- **REQUIRED TASK**:
Transcribe only part of the material below: the lines from the one containing "drive shaft's spline" through the one containing "if empty is", inclusive, exactly as written.

- **STORED RECORDS**:
>> start
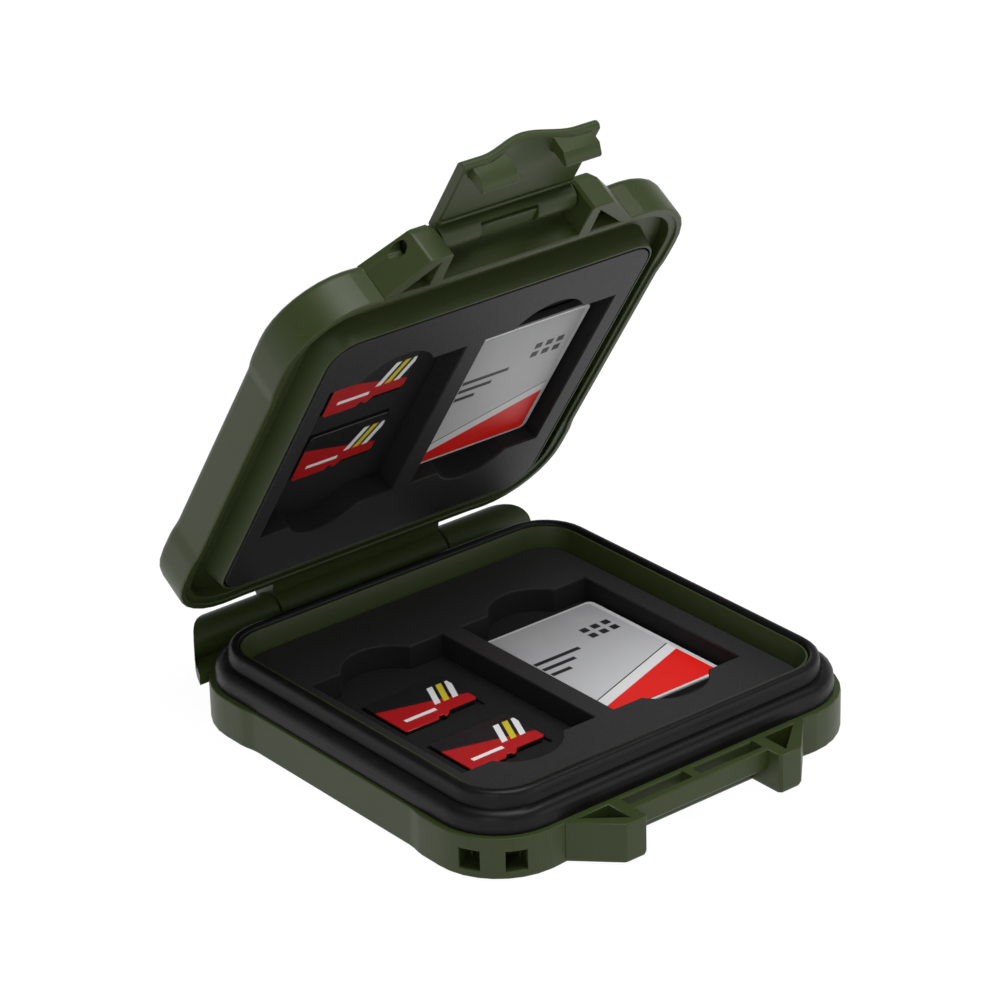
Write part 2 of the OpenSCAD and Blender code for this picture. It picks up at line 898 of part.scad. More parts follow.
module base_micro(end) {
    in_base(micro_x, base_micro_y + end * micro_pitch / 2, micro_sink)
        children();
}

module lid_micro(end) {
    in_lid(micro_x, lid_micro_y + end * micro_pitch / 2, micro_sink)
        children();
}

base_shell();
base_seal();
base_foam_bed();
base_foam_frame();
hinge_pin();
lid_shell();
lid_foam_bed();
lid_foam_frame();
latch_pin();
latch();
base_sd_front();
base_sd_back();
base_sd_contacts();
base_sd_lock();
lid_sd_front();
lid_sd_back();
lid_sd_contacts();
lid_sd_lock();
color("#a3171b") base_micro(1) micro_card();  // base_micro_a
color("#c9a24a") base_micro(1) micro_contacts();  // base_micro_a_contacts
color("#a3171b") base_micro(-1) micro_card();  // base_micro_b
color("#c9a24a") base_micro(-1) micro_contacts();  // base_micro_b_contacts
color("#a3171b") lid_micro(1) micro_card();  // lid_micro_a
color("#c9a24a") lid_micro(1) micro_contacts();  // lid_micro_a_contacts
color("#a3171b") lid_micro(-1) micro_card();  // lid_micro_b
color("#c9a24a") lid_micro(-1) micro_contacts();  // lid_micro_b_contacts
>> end
>> start
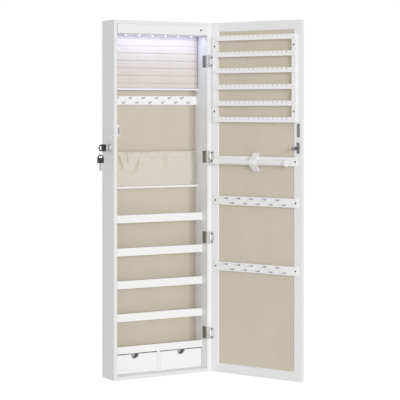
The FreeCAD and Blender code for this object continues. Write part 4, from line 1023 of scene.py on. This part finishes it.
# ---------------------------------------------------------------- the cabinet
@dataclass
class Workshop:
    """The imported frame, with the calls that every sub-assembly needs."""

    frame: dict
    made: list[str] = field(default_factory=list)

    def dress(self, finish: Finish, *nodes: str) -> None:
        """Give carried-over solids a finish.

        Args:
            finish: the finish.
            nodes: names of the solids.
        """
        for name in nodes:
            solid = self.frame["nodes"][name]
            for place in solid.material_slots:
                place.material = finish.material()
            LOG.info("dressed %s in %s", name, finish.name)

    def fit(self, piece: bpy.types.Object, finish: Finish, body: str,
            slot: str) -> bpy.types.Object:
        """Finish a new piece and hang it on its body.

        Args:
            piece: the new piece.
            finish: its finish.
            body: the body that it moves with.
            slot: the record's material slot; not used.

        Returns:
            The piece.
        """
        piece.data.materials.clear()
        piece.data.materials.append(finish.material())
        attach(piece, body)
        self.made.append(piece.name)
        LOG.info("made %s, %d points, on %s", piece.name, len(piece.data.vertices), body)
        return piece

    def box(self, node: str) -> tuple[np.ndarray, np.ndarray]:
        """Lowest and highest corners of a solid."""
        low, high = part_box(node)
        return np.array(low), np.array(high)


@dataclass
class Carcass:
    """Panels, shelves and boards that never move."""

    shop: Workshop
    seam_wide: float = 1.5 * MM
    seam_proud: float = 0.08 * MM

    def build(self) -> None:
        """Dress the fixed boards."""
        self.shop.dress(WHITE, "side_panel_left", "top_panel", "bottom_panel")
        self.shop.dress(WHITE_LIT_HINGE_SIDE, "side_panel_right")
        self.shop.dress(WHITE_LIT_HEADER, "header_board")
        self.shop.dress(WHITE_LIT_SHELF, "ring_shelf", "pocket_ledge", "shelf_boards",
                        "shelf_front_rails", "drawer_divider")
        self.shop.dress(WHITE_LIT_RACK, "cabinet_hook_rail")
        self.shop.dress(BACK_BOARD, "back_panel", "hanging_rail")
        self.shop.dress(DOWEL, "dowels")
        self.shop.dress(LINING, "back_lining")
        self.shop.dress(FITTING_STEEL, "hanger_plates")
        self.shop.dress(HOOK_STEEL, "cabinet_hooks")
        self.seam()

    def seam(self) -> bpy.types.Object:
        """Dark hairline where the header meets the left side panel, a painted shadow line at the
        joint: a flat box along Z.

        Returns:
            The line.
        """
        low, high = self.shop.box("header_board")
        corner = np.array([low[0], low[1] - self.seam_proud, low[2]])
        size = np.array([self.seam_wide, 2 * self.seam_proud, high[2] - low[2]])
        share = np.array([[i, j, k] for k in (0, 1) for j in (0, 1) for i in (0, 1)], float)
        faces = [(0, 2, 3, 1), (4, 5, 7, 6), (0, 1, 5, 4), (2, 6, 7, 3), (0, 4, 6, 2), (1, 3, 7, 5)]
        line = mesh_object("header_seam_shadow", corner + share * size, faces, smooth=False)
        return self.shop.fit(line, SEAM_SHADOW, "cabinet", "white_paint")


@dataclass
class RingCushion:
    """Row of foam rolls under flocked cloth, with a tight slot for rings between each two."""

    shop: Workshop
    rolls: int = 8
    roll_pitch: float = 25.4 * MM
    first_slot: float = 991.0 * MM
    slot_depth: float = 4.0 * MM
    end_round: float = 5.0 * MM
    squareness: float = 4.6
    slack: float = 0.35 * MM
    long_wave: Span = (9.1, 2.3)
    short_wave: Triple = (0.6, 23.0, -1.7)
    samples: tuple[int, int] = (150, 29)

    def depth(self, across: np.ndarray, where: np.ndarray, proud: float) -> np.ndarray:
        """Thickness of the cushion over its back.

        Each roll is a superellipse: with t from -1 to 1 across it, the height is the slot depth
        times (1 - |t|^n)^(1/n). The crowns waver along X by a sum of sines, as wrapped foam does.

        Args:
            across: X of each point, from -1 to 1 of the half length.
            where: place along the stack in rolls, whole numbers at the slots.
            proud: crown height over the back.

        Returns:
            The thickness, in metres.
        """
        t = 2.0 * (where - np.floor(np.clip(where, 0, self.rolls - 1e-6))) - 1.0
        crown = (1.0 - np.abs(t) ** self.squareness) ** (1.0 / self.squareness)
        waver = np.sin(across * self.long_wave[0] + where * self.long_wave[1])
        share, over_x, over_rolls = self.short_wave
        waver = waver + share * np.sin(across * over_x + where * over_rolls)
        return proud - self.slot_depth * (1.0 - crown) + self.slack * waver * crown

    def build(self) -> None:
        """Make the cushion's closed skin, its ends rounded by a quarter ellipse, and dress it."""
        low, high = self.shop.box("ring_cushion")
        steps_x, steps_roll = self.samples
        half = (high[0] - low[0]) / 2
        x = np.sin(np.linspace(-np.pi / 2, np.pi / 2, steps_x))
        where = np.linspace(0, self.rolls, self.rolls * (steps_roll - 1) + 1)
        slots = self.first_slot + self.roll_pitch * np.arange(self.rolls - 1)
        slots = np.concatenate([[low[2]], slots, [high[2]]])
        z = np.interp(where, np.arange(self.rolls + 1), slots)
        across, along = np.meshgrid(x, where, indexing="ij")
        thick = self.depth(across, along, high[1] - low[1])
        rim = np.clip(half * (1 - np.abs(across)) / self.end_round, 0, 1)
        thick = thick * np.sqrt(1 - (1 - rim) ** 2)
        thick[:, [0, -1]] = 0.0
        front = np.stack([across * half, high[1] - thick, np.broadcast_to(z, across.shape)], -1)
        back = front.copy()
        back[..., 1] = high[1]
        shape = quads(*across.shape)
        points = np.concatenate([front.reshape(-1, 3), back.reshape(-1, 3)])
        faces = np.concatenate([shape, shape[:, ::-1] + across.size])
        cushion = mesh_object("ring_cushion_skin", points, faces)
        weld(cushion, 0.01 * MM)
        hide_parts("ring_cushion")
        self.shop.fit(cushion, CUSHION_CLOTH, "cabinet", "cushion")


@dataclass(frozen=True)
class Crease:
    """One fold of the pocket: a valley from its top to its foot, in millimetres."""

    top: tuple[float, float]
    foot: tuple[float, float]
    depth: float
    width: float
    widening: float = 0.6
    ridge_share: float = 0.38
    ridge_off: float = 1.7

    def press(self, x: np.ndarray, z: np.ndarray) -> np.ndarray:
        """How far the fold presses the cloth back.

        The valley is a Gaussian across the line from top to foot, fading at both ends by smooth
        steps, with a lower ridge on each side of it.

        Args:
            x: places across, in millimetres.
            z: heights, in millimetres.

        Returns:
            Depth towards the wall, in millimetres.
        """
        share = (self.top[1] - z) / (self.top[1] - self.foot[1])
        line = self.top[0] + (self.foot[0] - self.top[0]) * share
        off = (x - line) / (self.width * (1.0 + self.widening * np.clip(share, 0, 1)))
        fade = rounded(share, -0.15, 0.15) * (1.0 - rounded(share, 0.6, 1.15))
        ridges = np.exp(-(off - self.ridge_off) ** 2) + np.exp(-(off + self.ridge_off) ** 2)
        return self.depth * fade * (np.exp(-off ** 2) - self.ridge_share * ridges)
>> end
>> start
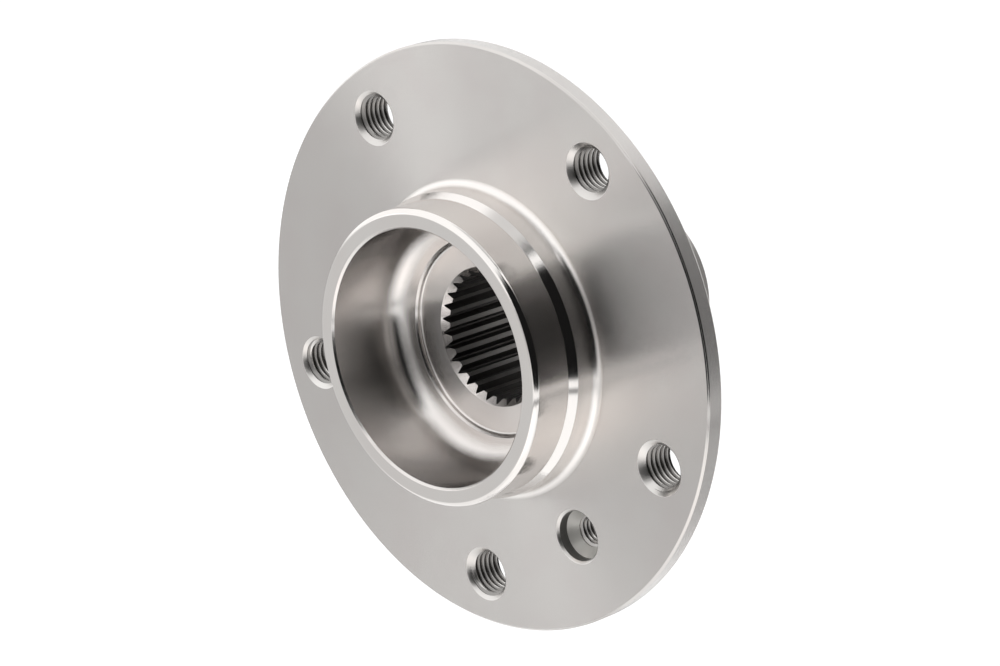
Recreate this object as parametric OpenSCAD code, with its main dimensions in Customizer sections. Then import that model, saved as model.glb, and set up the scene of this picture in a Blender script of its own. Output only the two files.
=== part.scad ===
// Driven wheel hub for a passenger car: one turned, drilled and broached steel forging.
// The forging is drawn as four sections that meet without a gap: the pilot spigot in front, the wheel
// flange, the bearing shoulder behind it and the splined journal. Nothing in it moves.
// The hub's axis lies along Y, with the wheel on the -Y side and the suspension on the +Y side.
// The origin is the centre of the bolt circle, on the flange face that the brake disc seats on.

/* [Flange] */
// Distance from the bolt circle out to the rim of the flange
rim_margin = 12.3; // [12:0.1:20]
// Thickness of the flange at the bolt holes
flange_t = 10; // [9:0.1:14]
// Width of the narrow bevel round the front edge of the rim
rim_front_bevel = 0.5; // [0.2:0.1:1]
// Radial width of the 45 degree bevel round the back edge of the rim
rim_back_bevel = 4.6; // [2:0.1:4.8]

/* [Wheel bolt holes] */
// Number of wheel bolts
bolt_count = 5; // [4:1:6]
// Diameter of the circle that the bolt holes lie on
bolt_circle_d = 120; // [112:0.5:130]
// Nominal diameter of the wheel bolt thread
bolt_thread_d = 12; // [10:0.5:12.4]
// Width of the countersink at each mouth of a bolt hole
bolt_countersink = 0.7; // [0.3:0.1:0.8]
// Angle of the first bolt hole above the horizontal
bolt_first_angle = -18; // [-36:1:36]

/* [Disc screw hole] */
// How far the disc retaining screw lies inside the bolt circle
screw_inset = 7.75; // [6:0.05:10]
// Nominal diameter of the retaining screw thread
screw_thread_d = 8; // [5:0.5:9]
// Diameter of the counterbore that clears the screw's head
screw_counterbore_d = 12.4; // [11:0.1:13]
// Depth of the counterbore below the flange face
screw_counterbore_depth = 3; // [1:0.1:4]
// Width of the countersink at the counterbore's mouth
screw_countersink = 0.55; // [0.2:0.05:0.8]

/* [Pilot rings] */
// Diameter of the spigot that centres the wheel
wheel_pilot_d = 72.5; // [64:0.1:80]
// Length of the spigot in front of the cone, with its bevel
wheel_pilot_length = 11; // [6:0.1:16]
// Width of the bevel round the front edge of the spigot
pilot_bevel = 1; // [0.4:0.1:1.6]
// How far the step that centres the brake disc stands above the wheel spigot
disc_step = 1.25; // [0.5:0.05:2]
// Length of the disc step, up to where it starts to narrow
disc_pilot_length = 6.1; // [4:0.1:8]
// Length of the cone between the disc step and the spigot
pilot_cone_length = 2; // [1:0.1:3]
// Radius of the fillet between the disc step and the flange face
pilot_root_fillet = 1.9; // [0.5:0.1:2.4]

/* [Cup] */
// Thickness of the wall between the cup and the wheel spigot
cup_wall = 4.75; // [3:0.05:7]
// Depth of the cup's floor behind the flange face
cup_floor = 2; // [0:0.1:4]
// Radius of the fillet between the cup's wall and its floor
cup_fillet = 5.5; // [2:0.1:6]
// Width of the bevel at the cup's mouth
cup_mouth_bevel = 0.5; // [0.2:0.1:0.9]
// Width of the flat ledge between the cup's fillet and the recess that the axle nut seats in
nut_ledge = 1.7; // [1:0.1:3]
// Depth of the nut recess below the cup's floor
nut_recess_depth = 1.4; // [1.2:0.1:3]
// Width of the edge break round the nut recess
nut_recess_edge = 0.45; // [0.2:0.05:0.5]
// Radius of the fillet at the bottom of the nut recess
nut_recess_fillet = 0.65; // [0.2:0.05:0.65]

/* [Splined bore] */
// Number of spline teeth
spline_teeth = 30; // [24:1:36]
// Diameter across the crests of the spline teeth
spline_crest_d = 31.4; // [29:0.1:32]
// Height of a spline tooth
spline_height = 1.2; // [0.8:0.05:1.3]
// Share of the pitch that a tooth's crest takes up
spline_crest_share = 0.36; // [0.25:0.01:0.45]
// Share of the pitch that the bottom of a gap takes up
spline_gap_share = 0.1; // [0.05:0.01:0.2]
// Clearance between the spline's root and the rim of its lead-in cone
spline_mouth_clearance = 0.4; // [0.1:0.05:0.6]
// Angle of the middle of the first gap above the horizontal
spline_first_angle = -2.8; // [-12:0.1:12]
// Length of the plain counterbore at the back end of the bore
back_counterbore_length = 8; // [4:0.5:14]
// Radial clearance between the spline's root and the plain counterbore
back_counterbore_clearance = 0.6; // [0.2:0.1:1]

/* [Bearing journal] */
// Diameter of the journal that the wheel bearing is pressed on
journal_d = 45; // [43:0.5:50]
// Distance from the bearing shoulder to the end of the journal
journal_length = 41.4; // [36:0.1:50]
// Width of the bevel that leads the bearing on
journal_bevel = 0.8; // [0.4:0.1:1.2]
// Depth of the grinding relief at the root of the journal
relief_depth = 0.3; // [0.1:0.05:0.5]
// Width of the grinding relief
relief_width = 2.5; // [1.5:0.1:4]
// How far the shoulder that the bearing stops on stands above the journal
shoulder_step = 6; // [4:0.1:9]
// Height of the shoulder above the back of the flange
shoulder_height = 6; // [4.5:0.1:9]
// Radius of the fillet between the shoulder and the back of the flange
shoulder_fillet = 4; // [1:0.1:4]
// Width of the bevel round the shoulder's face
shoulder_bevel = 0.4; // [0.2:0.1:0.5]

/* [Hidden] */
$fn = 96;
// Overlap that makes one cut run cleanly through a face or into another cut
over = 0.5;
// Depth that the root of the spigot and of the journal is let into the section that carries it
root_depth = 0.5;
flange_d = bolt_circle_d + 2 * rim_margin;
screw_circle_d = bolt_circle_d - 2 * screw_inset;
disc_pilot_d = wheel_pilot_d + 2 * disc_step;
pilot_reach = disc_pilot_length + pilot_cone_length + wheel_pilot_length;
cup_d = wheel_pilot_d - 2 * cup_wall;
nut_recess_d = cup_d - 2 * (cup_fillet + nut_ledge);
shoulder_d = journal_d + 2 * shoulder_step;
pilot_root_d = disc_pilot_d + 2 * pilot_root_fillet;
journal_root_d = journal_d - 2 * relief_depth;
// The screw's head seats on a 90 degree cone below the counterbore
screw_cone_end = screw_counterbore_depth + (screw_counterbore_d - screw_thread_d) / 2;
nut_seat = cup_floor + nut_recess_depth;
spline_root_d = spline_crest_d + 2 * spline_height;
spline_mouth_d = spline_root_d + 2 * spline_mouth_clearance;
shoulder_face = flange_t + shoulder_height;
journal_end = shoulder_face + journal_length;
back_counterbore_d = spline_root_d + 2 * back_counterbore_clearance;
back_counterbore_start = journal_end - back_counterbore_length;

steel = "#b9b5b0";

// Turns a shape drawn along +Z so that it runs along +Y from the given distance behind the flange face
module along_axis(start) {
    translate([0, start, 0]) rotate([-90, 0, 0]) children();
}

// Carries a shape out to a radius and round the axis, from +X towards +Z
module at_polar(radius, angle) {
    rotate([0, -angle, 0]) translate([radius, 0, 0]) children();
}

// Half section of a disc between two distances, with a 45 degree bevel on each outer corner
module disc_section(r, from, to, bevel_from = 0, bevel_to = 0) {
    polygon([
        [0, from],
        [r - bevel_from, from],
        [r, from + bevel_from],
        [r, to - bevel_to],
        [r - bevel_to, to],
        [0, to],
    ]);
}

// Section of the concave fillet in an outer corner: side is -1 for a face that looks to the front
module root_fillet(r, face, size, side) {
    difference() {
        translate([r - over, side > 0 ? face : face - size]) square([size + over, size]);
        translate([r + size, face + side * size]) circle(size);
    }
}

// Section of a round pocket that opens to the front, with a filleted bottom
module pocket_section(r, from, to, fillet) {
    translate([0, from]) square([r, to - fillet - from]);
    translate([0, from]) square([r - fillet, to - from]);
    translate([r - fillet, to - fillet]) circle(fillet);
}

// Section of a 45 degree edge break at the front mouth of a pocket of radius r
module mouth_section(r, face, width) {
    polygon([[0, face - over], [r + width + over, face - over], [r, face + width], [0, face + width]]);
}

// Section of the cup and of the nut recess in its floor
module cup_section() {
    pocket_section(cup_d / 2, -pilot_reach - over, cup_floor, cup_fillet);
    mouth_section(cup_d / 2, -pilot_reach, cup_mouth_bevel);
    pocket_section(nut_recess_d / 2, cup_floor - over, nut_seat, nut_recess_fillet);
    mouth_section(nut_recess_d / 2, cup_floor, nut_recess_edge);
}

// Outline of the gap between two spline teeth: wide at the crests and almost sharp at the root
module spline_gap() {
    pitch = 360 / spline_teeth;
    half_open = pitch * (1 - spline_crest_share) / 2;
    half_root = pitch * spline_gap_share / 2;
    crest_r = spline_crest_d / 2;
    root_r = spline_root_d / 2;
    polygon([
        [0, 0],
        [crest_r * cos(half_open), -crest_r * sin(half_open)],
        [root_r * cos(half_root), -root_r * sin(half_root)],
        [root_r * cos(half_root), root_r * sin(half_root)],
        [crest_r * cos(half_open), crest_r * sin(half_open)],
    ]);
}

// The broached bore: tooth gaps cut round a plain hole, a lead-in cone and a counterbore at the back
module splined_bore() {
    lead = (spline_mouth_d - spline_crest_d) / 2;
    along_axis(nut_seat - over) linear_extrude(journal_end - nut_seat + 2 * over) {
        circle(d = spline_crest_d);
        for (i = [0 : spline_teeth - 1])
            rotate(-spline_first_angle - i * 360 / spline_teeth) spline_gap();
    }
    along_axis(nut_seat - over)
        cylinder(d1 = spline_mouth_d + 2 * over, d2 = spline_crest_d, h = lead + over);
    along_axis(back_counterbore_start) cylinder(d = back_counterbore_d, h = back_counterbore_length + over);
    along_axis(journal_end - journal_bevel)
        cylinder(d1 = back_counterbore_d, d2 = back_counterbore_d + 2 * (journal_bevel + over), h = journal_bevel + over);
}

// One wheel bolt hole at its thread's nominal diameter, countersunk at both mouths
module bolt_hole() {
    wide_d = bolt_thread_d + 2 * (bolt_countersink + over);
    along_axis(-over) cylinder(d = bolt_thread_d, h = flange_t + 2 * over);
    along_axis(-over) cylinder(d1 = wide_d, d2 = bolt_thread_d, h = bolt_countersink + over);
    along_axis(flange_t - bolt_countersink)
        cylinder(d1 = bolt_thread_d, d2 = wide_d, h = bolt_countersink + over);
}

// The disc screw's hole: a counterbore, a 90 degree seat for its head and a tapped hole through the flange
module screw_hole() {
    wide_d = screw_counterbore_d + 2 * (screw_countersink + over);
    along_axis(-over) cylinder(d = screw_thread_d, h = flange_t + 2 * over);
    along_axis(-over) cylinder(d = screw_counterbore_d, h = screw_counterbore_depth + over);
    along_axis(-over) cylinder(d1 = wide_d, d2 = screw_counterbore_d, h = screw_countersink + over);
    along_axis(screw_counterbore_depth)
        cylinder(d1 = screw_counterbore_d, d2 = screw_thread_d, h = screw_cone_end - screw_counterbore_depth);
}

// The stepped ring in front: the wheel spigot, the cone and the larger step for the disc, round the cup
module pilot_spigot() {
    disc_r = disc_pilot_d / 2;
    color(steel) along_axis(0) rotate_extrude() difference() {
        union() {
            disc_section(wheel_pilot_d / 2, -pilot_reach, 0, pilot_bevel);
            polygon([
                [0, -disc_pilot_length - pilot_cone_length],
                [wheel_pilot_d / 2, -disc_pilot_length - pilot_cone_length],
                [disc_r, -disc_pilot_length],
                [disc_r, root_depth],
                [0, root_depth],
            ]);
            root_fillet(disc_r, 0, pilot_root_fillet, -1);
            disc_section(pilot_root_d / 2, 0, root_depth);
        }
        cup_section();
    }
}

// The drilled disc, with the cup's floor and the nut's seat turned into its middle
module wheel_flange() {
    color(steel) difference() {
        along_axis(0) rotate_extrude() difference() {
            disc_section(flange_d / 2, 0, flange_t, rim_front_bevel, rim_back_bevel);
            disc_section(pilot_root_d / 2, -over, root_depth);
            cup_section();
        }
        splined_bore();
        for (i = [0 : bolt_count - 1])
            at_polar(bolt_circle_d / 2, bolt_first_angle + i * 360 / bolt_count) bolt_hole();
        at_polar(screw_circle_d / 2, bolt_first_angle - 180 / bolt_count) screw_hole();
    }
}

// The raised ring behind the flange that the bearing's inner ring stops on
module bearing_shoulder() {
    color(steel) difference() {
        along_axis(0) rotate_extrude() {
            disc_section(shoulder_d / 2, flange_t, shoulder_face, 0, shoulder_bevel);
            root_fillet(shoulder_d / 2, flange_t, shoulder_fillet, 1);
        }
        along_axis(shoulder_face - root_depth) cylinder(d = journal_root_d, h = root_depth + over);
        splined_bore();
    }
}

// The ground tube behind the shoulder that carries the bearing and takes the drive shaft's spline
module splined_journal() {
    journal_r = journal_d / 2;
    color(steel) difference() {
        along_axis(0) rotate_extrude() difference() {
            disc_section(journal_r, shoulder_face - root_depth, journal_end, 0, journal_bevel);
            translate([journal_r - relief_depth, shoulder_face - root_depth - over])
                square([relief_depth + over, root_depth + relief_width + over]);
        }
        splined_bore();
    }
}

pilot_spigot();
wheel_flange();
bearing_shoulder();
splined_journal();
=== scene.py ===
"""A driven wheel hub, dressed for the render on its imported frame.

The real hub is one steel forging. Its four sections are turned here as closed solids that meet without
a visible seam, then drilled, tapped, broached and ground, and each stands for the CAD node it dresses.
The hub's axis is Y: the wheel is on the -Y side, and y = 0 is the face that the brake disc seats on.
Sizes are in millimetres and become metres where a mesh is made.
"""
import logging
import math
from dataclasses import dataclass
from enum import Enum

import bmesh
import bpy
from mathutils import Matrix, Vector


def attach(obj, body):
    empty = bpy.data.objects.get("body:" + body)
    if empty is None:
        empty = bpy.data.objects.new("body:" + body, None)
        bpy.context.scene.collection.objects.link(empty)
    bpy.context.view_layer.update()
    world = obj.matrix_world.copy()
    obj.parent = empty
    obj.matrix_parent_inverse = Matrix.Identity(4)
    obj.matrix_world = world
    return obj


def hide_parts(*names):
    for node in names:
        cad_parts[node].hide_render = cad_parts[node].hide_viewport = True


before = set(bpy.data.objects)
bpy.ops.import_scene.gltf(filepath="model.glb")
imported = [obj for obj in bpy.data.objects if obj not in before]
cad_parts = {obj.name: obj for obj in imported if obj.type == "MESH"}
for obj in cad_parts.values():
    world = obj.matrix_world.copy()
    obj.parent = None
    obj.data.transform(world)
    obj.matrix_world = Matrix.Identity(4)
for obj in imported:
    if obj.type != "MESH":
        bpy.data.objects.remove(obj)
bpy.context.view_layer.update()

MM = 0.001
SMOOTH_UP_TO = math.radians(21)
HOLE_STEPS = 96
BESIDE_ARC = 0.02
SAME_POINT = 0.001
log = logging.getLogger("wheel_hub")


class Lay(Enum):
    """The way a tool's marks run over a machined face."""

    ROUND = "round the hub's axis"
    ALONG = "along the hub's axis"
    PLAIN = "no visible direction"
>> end
- **OUTPUT FOR THIS EXERCISE**:
// The ground tube behind the shoulder that carries the bearing and takes the drive shaft's spline
module splined_journal() {
    journal_r = journal_d / 2;
    color(steel) difference() {
        along_axis(0) rotate_extrude() difference() {
            disc_section(journal_r, shoulder_face - root_depth, journal_end, 0, journal_bevel);
            translate([journal_r - relief_depth, shoulder_face - root_depth - over])
                square([relief_depth + over, root_depth + relief_width + over]);
        }
        splined_bore();
    }
}

pilot_spigot();
wheel_flange();
bearing_shoulder();
splined_journal();
=== scene.py ===
"""A driven wheel hub, dressed for the render on its imported frame.

The real hub is one steel forging. Its four sections are turned here as closed solids that meet without
a visible seam, then drilled, tapped, broached and ground, and each stands for the CAD node it dresses.
The hub's axis is Y: the wheel is on the -Y side, and y = 0 is the face that the brake disc seats on.
Sizes are in millimetres and become metres where a mesh is made.
"""
import logging
import math
from dataclasses import dataclass
from enum import Enum

import bmesh
import bpy
from mathutils import Matrix, Vector


def attach(obj, body):
    empty = bpy.data.objects.get("body:" + body)
    if empty is None:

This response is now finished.